Set down all of the data exactly as it appears.

______

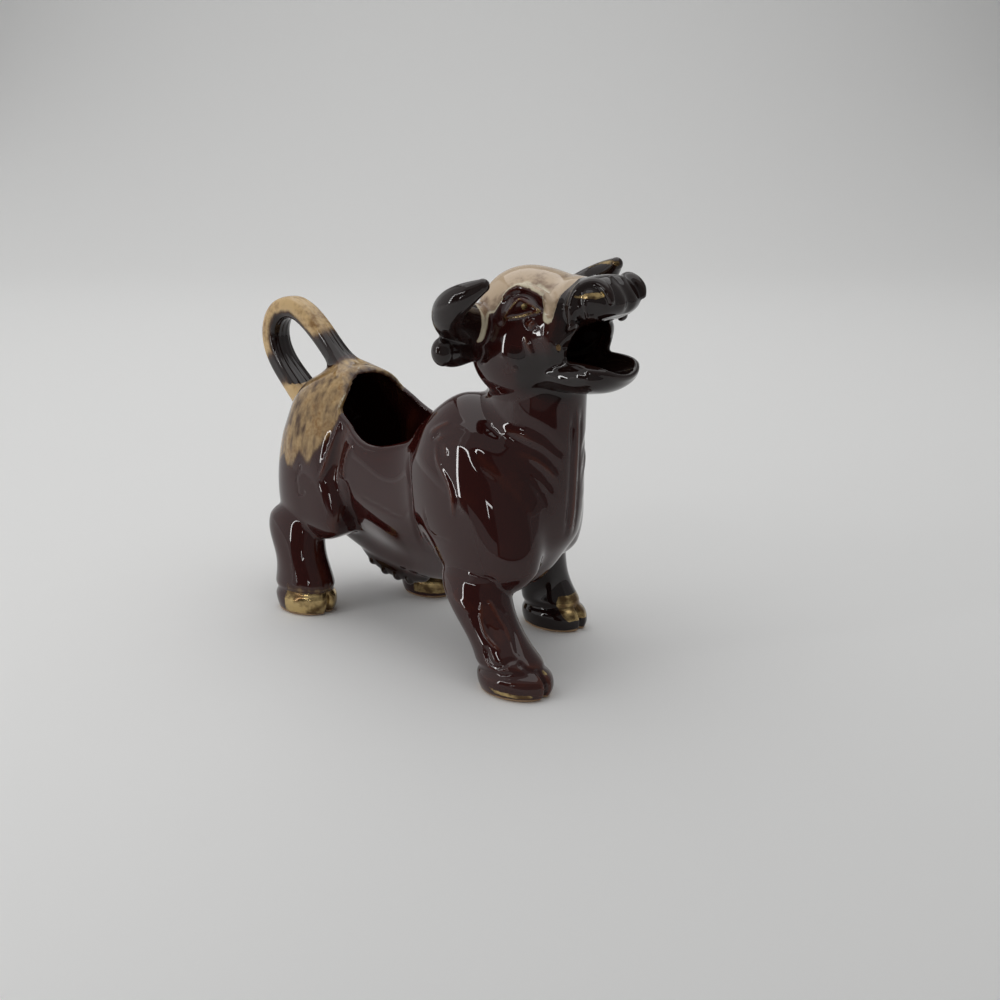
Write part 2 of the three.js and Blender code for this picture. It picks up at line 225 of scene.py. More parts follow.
@dataclass
class Slices:
    """A form that is a stack of oval slices.

    A point lies at (u, v) in its slice, where u is 1 at the high limit and -1 at the low one and
    v is 1 at the side. With w the share of the end rounding that it has used, the surface is
    (|u|^n + |v|^n)^(2/n) + w^2 = 1, and the distance is that root less one over its slope.

    Attributes:
        stations: Rows of at, high, low, half, off and pinch, as in the part's source.
        along: Which way the stack runs.
        rounds: Length of the rounding at each end.
        corner: n above the middle of a slice. It is 2 below.
        mirrored: Whether it is made on both sides.
        lean: How far the right and left copies shift along X for each mm below lean_top.
        lean_top: Height at which the lean starts.
    """

    stations: Sequence[Sequence[float]]
    along: Along = Along.LENGTH
    rounds: tuple[float, float] = (8.0, 8.0)
    corner: float = 2.0
    mirrored: bool = False
    lean: tuple[float, float] = (0.0, 0.0)
    lean_top: float = 0.0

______

→ **Worked solution**
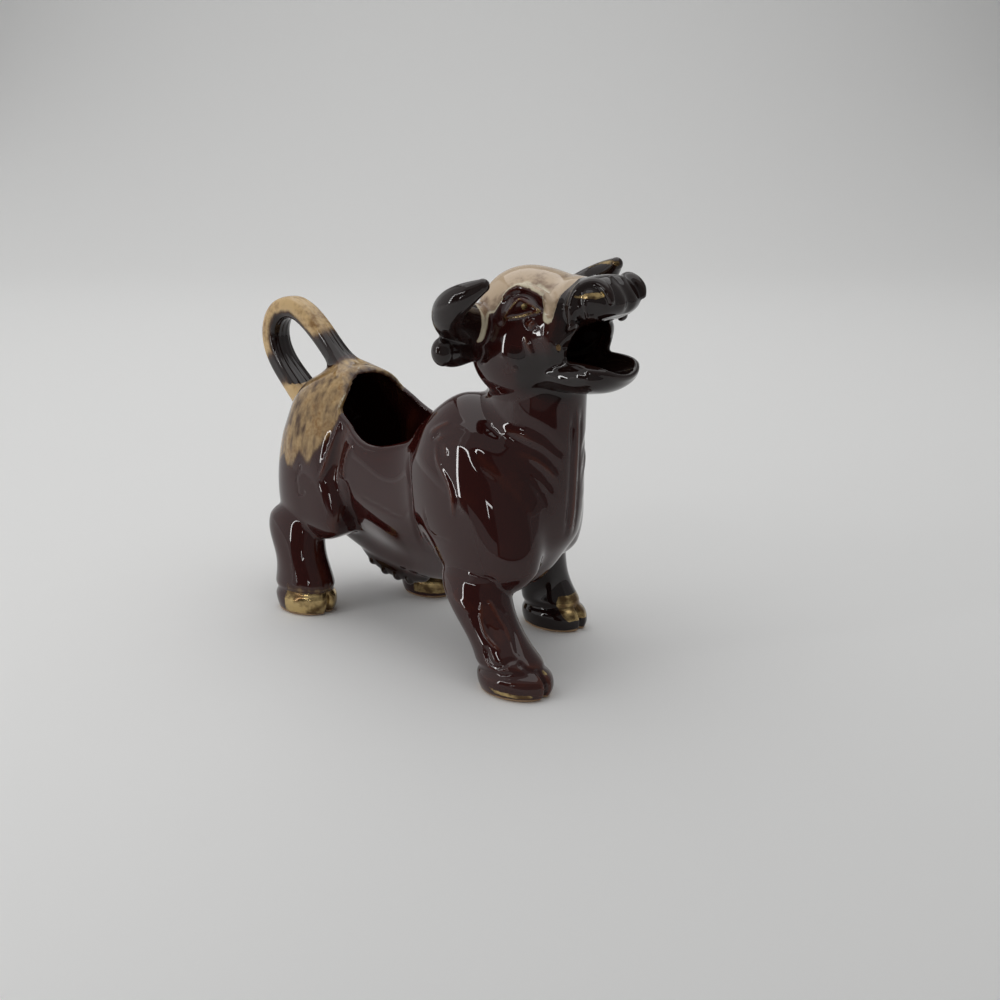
Write part 2 of the three.js and Blender code for this picture. It picks up at line 225 of scene.py. More parts follow.
@dataclass
class Slices:
    """A form that is a stack of oval slices.

    A point lies at (u, v) in its slice, where u is 1 at the high limit and -1 at the low one and
    v is 1 at the side. With w the share of the end rounding that it has used, the surface is
    (|u|^n + |v|^n)^(2/n) + w^2 = 1, and the distance is that root less one over its slope.

    Attributes:
        stations: Rows of at, high, low, half, off and pinch, as in the part's source.
        along: Which way the stack runs.
        rounds: Length of the rounding at each end.
        corner: n above the middle of a slice. It is 2 below.
        mirrored: Whether it is made on both sides.
        lean: How far the right and left copies shift along X for each mm below lean_top.
        lean_top: Height at which the lean starts.
    """

    stations: Sequence[Sequence[float]]
    along: Along = Along.LENGTH
    rounds: tuple[float, float] = (8.0, 8.0)
    corner: float = 2.0
    mirrored: bool = False
    lean: tuple[float, float] = (0.0, 0.0)
    lean_top: float = 0.0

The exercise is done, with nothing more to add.